Portmeirion Pottery’s most famous design is Botanic Garden but the company has produced a wide range of pottery from the sumptuous to the bizarre. Of course, designer Susan Williams-Ellis is the daughter of Sir Clough Williams-Ellis, the creator of the bizarre village of Portmeirion so it is no wonder that she has produced some extraordinary pottery designs.
Perhaps the surprising thing is that the most popular designs use 19th century botanic illustrations and have been wildly successful in the UK, USA and elsewhere.
Although Susan Williams-Ellis died at the age of 89 on 27th November, 2007, the company continues and still comes out with new designs and products so keeping to the spirit alive of its founder.
Portmeirion Pottery is made in Stoke-on-Trent. There are strong connections to Sir Clough Williams-Ellis’ Portmeirion Village in Wales. His daughter, Susan Williams-Ellis, who studied at the Chelsea School of Art under Sir Henry Moore and Graham Sutherland, designed pottery exclusively for the Portmeirion gift shop in the 1950s.
In 1960, she and her husband, Euan Cooper-Willis, bought the pottery decorating business of A.E. Gray Ltd which she had been using to produce her designs. The following year they bought Kirkham’s Ltd, a pottery manufacturing company and they renamed the entire business Portmeirion Potteries. These acquisitions allowed Susan to design both the shapes and surface patterns, an unusual thing for a designer to do at that time.
Collecting Portmeirion Pottery
Portmeirion Pottery attracts keen collectors. Some boast a collection of 4000 pieces and collect across the whole range of Portmeirion. Others concentrate on particular designs like Botanic Garden or Magic Garden. Then there are collectors who buy Portmeirion because it overlaps with their area of collecting like the chemist’s advertisements.

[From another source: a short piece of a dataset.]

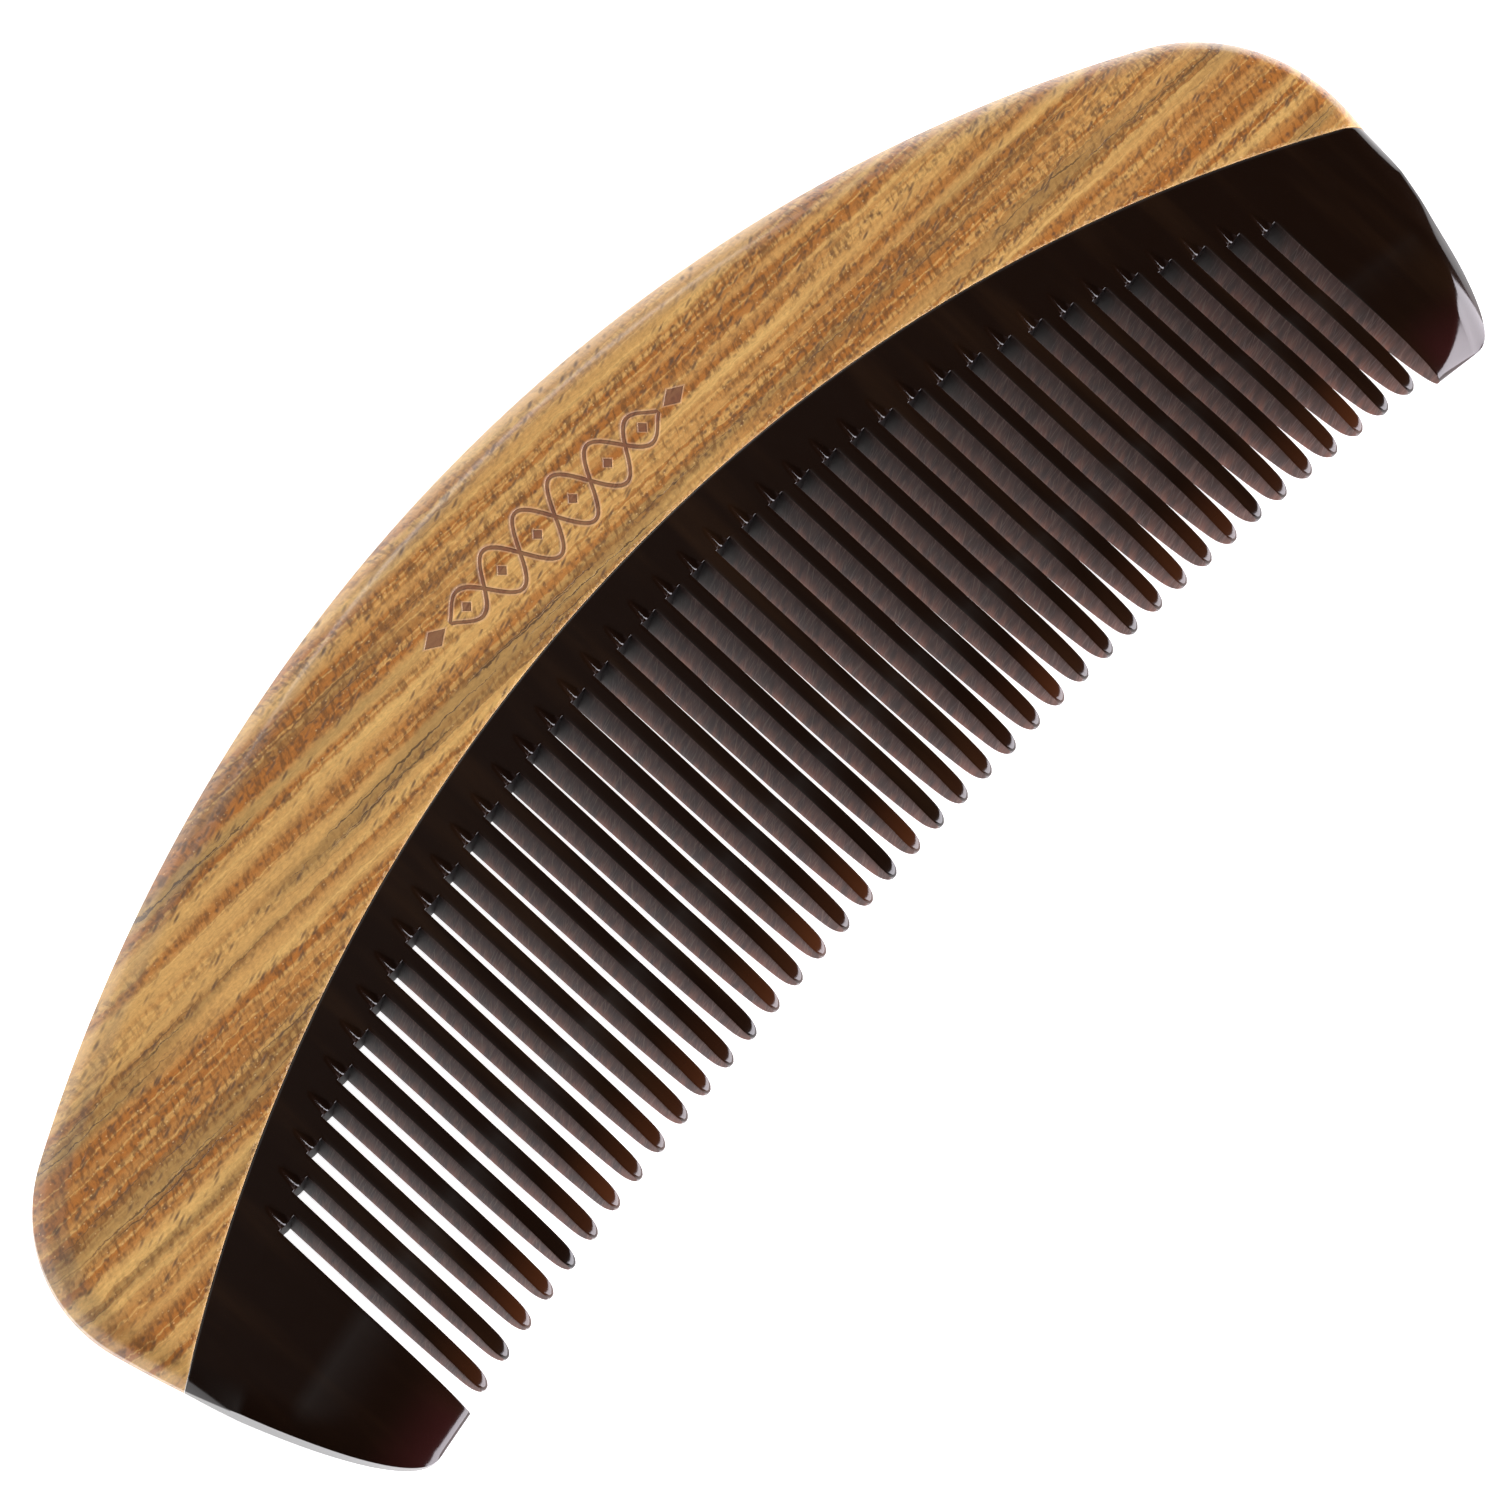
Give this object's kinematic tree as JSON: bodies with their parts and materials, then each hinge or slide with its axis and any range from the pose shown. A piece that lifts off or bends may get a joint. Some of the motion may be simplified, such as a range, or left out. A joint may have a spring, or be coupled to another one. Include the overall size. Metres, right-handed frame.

Currently, many pieces can be bought at very reasonable prices. Depending on the design, you can expect to pay from £25 to £5000 for one of the company’s distinctive, tall coffee pots. Looking at pieces in auctions over the past year, it is possible to buy Portmeirion in mixed lots at very reasonable prices, possibly because few dealers are buying it at the moment. eBay is another good place to look for Portmeirion Pottery.
Prices of the designs produced in small quantities like Malachite, Moss Agate and Magic Garden, are going to be more expensive.
As time goes on, though, prices are almost certain to rise so, if you want to collect Portmeirion Pottery, now is the time to start.
Portmeirion Early Designs
In 1963, Susan Williams-Ellis‘ first design for Portmeirion Potteries was made from tubular moulds she found at the factory. She used different diameters and cut them to varying lengths to produce the revolutionary tall, straight coffee service she called Totem. It became an immediate success. It was made in deep colours: blue, amber, olive, and had embossed stars, spirals and stars as decoration. To prove its timeless quality, the design has been relaunched recently.
Susan Williams-Ellis had already produced one of her most expensive designs. During the 1950s she had designed fabric based on the mineral malachite for use as curtains in Portmeirion’s hotel. After she and her husband bought A.E. Gray, she reproduced the design in pottery. Malachite was very expensive to make especially as it was sumptuously gilded so few pieces were produced, making it very collectable now.
Moss Agate was another early design only made in small quantities due to the costs involved. This time Susan used engravings of the semi-precious mineral moss agate as the pattern. The design was transferred, usually on to bone china, and then gold was applied to the motifs before firing giving an embossed look.
Now one of the most collectable and desirable of these other designs is Magic Garden. Stephen McKay says that the decoration is meant to show the flowers, birds and plants that astronauts might find on the moon. Because it was not popular when introduced so not many pieces were produced so now rarity adds to its attractions and value. It was a follow-up to the hugely successful Magic City’s Eastern influenced design, brought out in 1966.
At the time of her death in 2007, it was calculated that that range alone had accounted for worldwide sales of $450 million in its 35 years of existence, while Portmeirion was, as the Daily Telegraph’s obituary pointed out, now ‘one of the world’s most successful ceramics companies’.